If you think about it, the whole purpose of GAAP is to provide a uniform way of reporting earnings and to account for everything that's involved in running a business. Sure, depreciation, amortization & impairments are non-cash expenses. We talked a lot about it over in this thread but even Buffet has warned that you can't just ignore them when valuing a company. It's capital that's already been spent by the business so it's not there to invest in anything else.

The only time I intentionally adjusted for some income/expense was when CMP received a large insurance settlement in 2012 or 2013 for an event (tornado) that was two years old and unlikely to happen again. The amount was too big to ignore in relation to their overall revenue and I excluded it to see how the business was doing.

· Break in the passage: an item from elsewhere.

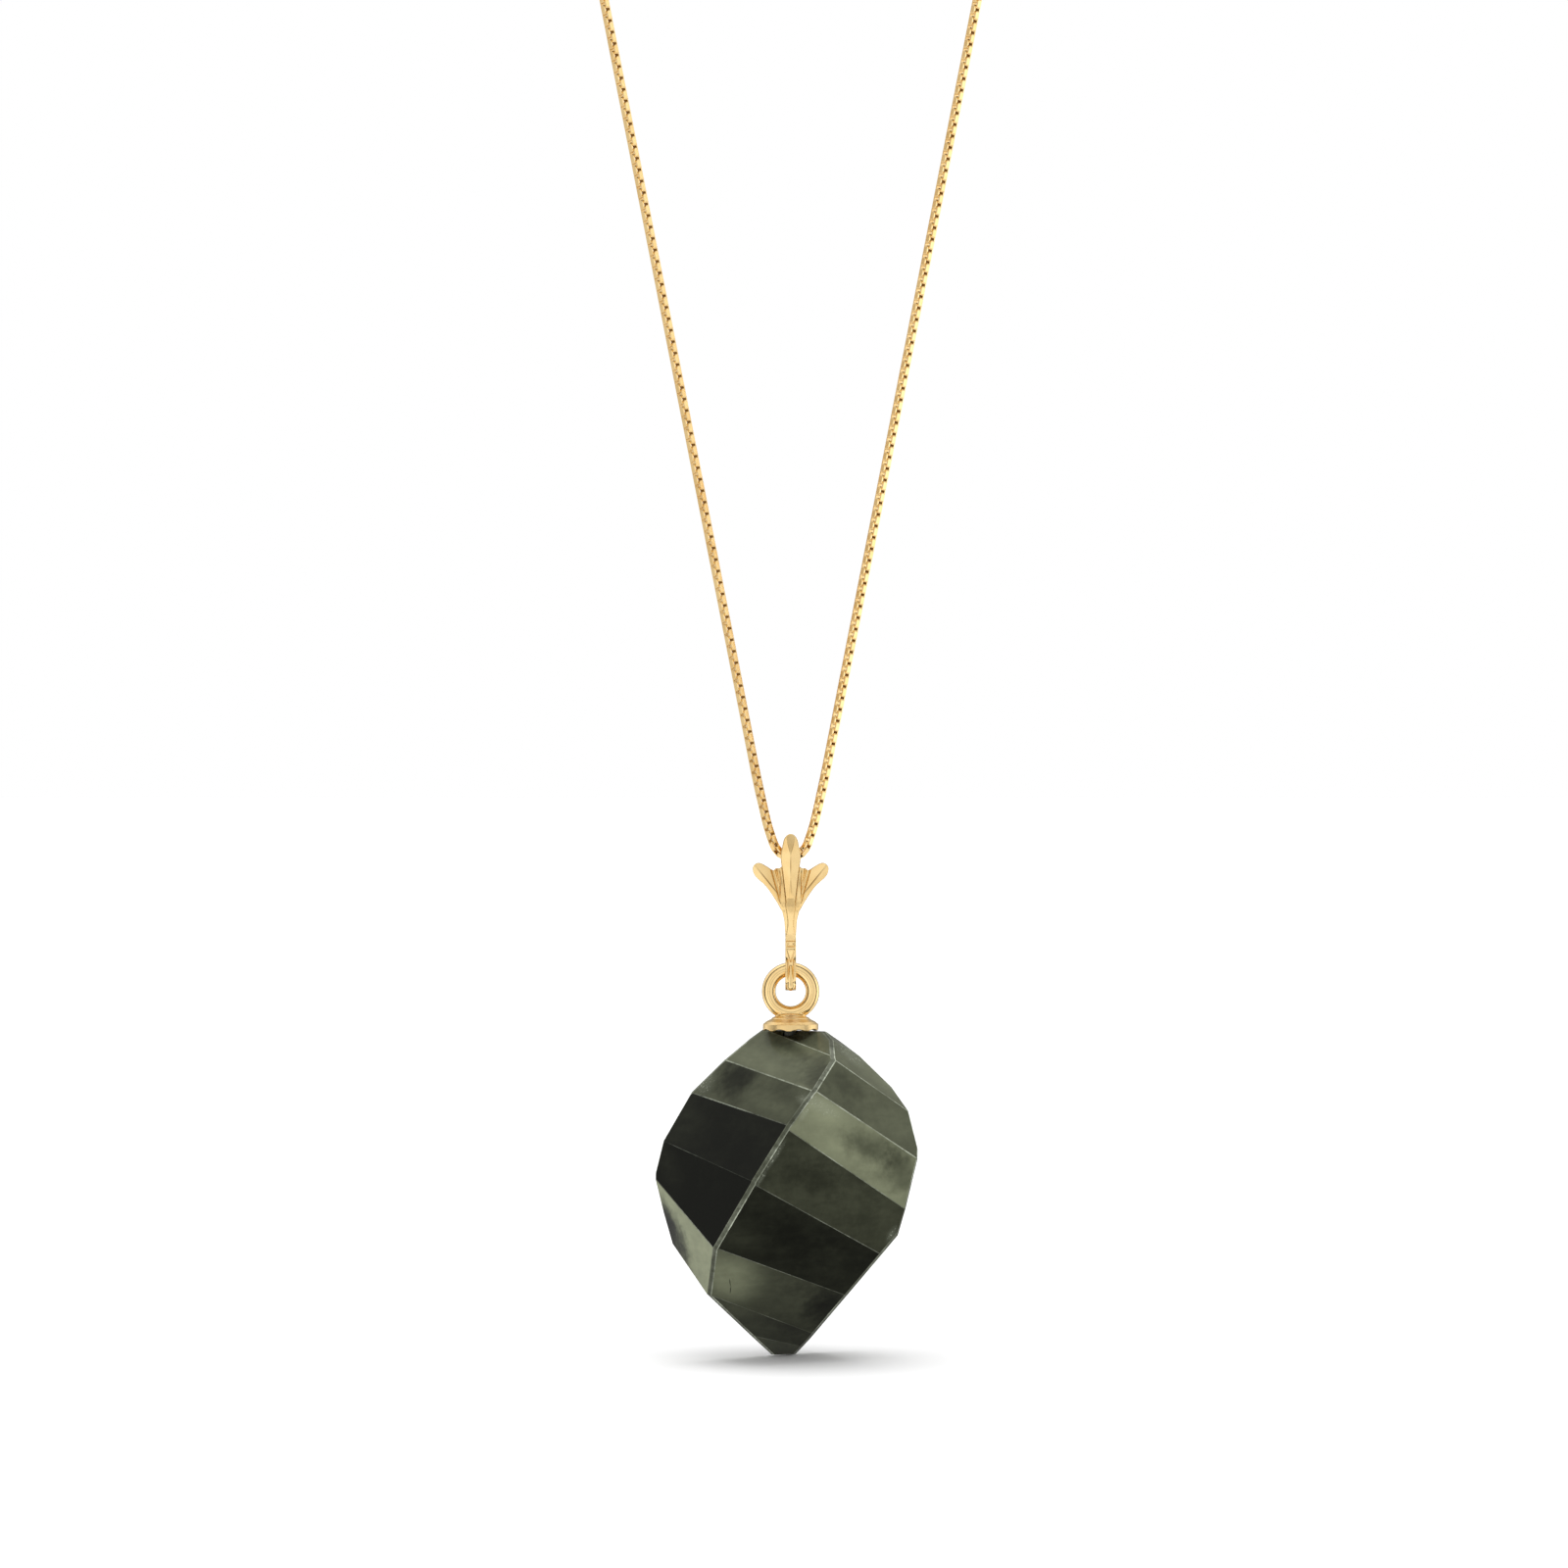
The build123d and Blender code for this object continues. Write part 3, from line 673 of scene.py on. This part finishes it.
def steps_along(points, pitch):
    """Places, ways and shares along a line at an even pitch that fits its length."""
    line = np.array([tuple(point) for point in points])
    runs = np.linalg.norm(np.diff(line, axis=0), axis=1)
    keep = np.append(True, runs > SAME_PLACE)
    line = line[keep]
    distance = np.append(0, np.cumsum(runs[keep[1:]]))

    def at(spots):
        return np.stack([np.interp(spots, distance, line[:, axis]) for axis in range(3)], 1)

    count = int(distance[-1] / pitch)
    spots = (np.arange(count) + 0.5) * distance[-1] / count
    ways = at(spots + pitch / 4) - at(spots - pitch / 4)
    return at(spots), ways / np.linalg.norm(ways, axis=1, keepdims=True), spots / distance[-1]


def chamfered_box(width, length, chamfer):
    """The eight corners of a rectangle with its corners cut, once round."""
    w = width / 2
    h = length / 2
    return [(w, h - chamfer), (w - chamfer, h), (chamfer - w, h), (-w, h - chamfer),
            (-w, chamfer - h), (chamfer - w, -h), (w - chamfer, -h), (w, chamfer - h)]


def link_shape(settings):
    """One box link as points across, through and along, its faces, and how much painted shade each face
    takes.
    """
    width, strip, edge = settings.width, settings.strip, settings.edge
    length = settings.pitch + 2 * strip + settings.play
    depth = width - 2 * strip - 2 * settings.play
    inner = chamfered_box(width - 2 * strip, length - 2 * strip, INNER_CHAMFER * strip)
    rim = chamfered_box(width - 2 * edge, length - 2 * edge, OUTER_CHAMFER * strip)
    outer = chamfered_box(width, length, OUTER_CHAMFER * strip)
    loops = [(inner, -depth / 2), (rim, -depth / 2), (outer, edge - depth / 2),
             (outer, depth / 2 - edge), (rim, depth / 2), (inner, depth / 2)]
    points = [(x, through, z) for loop, through in loops for x, z in loop]
    corners = len(inner)
    faces = []
    face_shade = []
    for ring in range(len(loops)):
        beyond = (ring + 1) % len(loops)
        for spot in range(corners):
            ahead = (spot + 1) % corners
            here, there = corners * ring, corners * beyond
            faces.append((here + spot, here + ahead, there + ahead, there + spot))
            if beyond == 0:
                face_shade.append(1.0)
            elif ring == OUTER_BAND and spot not in LINK_SIDES:
                face_shade.append(LINK_END_PAINTED_SHADE)
            else:
                face_shade.append(0.0)
    return np.array(points), np.array(faces), np.array(face_shade)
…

Currency issues? I get a kick out their adjusting for them. 9 times out of 10, it's stuck in a "bank" outside of the country so it's not available for them to do things like pay me dividends anyway. Angry Hopefully they use it to support their foreign operations so no "home" currency is needed.
=====

“While the dividend itself is merely a rearrangement of equity, over time it's more like owning an apple tree. The tree grows the apples back again and again and again, and the theoretical value of the tree doesn't change just because of when the apples are about to fall.” - earthtodan


Reply
#10
(03-21-2016, 04:45 PM)Dividend Watcher Wrote: I usually use GAAP numbers when looking at a company. Even use it with T as I know there's a big depreciation/amortization component built in there. If I get a little nervous, I take a quick calculation of free cash flow and I feel better.

Great point.  FCF is much more important for dividends than gaap EPS.